Two New Proposed PFAS Models - REMFluor and USGT-PFAS

This project will integrate two core resources: 1) existing groundwater models and user interfaces previously developed by the project team, and 2) up-to-date PFAS fate and transport knowledge drawn from the latest scientific research and PFAS groundwater modeling experience.

The REMFluor model will be a user-friendly, free tool developed with a familiar Biodegradation of Chlorinated Solvents and Remediation Model for Chlorinated Solvents with Matrix Diffusion interface design. However, it will be customized to focus specifically on PFAS fate, transport, and remediation in saturated zones for sites of simple to intermediate complexity. In contrast, the USGT-PFAS is a robust MODFLOW-USG-Transport-based numerical model that will be customized for incorporating PFAS source loading data. The design will allow users to employ key SERDP & ESTCP tools like the University of Arizona's PFAS-LEACH suite of Tiered Models.

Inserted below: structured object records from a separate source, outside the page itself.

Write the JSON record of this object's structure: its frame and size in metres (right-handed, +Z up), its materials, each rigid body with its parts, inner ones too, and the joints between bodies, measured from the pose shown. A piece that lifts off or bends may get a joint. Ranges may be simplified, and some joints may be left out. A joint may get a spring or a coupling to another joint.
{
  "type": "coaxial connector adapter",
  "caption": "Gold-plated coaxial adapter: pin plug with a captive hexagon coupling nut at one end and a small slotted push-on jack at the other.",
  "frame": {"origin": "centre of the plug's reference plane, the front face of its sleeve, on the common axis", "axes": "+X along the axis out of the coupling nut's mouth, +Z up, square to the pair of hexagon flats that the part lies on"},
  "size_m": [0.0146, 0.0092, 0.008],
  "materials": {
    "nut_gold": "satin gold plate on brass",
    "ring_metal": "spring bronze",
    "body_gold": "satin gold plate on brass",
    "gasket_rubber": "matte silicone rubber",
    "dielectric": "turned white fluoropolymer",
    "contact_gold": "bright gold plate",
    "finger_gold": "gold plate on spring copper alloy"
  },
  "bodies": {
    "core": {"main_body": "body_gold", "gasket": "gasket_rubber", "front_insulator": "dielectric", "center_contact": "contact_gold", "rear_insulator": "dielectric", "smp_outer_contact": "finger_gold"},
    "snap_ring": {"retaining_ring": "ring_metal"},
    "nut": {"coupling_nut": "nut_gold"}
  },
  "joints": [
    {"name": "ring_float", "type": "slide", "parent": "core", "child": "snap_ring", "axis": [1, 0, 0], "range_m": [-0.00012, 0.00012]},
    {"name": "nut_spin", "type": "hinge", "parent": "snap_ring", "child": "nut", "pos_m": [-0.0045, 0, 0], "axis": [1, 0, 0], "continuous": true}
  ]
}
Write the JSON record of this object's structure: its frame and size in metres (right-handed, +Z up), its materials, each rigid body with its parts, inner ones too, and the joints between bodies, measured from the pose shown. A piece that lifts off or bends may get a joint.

These tools will empower users with the ability to simulate PFAS plume responses to specific remediation options, facilitating informed decision-making for Feasibility Studies. The REMFluor and USGT-PFAS models' flexibility enables the application of the most suitable model based on an individual site’s complexity. At certain sites, these models could determine whether source remediation significantly impacts downgradient plume migration in the short to middle term (a few decades). These models could also provide the necessary performance and longevity data to compare permeable reactive barriers and pump-and-treat remedies at sites where some form of near-term plume control is needed. Finally, these models could potentially catalyze the adoption of retention-based monitored natural attenuation for smaller, low-risk sites. Overall, these PFAS models have the potential to revolutionize the remediation decision-making at PFAS-impacted sites, leading to significant financial savings and enhanced environmental stewardship that will bolster operational capabilities and warfighter preparedness. (Anticipated Project Completion - 2026)